**Requirement**:
Pull out every line of the listing below where "objects" appears.

**Material provided**:
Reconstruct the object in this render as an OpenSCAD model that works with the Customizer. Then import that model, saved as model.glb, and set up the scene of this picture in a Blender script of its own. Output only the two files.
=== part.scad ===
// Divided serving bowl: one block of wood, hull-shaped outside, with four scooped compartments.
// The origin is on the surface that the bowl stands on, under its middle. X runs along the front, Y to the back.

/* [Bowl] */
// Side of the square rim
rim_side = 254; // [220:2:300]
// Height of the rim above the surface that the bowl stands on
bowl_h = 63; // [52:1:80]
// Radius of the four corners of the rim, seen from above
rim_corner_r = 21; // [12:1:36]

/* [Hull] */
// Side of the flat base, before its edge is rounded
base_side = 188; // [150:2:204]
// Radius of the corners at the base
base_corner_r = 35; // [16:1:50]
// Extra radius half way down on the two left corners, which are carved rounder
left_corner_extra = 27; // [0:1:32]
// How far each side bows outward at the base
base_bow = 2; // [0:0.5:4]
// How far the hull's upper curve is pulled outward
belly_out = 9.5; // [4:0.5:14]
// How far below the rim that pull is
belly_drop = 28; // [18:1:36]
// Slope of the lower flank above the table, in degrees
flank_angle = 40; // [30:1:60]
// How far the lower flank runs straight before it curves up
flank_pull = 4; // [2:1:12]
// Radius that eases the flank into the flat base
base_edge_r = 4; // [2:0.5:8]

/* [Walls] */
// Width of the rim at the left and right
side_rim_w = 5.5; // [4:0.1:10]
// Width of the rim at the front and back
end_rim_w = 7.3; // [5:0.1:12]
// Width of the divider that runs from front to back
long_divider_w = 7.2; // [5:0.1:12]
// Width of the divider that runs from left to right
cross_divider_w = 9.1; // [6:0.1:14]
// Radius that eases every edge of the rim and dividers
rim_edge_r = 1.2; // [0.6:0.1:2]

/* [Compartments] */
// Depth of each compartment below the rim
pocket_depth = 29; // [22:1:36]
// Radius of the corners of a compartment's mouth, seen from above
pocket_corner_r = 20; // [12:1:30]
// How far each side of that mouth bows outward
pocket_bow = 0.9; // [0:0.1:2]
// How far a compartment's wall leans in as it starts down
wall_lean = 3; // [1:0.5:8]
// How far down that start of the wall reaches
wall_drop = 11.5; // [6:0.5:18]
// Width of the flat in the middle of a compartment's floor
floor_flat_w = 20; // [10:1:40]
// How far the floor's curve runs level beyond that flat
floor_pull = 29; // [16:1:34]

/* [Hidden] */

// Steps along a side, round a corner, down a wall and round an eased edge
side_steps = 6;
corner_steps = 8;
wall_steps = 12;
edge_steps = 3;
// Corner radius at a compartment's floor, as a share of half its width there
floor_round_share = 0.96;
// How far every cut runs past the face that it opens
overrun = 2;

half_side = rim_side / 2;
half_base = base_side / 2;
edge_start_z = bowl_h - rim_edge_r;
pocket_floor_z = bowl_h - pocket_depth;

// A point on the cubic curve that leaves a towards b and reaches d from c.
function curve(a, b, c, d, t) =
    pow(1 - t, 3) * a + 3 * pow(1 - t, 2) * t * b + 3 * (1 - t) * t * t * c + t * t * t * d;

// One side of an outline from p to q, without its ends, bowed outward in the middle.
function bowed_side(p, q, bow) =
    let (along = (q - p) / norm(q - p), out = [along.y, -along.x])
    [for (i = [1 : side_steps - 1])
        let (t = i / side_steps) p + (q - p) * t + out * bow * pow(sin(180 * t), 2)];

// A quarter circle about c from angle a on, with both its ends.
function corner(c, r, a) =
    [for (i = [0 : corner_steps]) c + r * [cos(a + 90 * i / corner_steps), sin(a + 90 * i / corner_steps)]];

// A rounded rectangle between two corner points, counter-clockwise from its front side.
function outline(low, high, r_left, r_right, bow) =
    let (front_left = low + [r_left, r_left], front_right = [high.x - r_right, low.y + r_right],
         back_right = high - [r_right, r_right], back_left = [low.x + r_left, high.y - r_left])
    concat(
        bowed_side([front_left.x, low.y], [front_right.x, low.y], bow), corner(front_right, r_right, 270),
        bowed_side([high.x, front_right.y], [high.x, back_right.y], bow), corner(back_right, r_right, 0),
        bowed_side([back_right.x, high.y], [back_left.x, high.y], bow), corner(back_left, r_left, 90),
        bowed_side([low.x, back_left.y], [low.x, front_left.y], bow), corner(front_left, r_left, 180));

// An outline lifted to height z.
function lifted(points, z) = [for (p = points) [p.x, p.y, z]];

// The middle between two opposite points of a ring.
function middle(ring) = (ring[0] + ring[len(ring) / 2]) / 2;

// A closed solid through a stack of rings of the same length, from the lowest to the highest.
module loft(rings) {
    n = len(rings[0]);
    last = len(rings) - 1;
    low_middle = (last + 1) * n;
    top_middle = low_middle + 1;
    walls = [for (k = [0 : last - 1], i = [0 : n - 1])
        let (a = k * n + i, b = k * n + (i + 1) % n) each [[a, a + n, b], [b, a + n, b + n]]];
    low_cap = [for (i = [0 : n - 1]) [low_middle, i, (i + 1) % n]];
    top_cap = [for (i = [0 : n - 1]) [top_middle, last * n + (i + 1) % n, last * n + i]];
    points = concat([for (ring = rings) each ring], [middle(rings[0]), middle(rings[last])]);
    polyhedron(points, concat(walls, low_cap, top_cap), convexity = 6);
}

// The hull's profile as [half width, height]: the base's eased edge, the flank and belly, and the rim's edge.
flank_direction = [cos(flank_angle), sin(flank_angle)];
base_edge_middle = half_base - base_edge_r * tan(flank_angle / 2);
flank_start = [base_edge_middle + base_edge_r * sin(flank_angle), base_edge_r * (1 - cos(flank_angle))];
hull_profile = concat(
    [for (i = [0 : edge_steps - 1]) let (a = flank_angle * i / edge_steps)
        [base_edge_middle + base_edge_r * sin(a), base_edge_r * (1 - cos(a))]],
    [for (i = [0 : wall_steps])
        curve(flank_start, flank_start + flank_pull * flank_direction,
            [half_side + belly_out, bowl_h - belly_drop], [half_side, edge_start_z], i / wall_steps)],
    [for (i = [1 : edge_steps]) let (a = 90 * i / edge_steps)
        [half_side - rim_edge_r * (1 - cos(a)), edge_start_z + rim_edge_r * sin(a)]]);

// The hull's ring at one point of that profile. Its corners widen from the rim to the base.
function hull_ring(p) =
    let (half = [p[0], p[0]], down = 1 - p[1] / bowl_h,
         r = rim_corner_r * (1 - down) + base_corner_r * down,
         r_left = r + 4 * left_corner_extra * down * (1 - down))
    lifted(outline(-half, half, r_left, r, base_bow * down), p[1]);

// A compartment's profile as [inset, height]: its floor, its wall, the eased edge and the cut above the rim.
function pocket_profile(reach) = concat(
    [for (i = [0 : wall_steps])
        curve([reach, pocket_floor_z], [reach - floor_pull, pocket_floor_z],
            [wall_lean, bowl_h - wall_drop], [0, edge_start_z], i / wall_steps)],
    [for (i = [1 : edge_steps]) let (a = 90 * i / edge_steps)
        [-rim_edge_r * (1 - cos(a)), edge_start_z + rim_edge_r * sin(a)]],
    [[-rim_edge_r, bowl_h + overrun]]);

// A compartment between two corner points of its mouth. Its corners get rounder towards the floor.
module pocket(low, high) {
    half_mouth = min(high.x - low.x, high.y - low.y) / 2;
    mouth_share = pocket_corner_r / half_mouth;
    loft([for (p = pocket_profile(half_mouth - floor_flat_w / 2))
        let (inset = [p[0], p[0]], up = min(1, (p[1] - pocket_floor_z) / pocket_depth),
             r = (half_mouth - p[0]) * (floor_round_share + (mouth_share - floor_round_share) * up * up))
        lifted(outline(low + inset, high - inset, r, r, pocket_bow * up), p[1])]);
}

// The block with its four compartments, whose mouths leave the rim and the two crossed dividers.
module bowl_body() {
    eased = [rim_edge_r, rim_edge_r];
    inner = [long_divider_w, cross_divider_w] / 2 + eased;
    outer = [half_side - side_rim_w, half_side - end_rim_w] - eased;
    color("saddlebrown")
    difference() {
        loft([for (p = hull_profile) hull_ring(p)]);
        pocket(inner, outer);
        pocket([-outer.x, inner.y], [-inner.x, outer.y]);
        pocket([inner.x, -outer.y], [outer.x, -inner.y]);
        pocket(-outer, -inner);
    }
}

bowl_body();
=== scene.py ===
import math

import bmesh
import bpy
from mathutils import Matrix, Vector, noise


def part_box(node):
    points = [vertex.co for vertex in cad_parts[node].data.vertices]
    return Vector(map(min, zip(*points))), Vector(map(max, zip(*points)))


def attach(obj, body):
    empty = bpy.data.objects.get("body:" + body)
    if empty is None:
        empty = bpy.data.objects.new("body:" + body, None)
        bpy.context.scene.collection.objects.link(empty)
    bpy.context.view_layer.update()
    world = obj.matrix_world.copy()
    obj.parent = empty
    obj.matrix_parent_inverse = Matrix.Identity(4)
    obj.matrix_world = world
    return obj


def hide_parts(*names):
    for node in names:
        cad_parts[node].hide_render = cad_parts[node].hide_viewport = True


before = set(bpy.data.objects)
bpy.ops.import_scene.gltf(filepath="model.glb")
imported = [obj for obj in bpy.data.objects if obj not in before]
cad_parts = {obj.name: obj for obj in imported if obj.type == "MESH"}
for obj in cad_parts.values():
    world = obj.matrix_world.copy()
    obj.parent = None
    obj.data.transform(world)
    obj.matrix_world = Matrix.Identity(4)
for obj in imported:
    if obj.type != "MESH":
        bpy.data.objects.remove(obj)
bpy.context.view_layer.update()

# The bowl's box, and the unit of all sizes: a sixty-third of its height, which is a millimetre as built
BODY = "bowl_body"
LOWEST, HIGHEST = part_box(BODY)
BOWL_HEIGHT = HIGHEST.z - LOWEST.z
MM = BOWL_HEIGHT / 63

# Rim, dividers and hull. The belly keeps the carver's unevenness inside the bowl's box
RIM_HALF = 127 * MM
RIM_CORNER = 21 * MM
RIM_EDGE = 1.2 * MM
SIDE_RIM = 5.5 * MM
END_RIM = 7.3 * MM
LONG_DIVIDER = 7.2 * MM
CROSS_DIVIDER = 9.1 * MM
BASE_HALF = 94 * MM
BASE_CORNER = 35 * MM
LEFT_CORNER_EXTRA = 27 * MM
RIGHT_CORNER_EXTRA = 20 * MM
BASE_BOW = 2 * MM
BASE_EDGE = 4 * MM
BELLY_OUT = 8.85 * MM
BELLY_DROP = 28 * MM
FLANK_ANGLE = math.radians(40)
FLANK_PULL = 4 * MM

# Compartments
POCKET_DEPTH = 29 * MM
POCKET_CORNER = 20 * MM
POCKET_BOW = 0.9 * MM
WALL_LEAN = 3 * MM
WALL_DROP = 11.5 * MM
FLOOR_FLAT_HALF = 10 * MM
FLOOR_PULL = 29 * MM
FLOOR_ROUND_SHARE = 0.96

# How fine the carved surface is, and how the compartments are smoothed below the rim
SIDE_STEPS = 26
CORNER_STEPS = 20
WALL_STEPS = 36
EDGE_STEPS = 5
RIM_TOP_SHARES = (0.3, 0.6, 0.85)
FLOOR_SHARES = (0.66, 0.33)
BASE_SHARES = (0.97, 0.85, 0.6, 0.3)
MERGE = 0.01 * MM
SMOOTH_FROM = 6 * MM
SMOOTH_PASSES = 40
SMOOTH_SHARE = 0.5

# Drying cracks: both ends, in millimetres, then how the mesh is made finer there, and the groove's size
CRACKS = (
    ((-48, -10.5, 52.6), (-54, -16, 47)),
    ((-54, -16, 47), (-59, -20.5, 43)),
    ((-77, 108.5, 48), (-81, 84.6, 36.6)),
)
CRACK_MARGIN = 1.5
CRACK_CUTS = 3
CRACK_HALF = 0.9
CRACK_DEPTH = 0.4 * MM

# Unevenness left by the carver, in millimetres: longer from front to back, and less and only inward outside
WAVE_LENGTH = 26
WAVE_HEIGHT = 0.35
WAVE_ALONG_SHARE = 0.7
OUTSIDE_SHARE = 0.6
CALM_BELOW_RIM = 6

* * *

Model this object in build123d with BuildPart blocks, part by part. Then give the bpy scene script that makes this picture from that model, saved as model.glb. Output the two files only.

**Answer to the exercise**:
    empty = bpy.data.objects.get("body:" + body)
        empty = bpy.data.objects.new("body:" + body, None)
        bpy.context.scene.collection.objects.link(empty)
before = set(bpy.data.objects)
imported = [obj for obj in bpy.data.objects if obj not in before]
        bpy.data.objects.remove(obj)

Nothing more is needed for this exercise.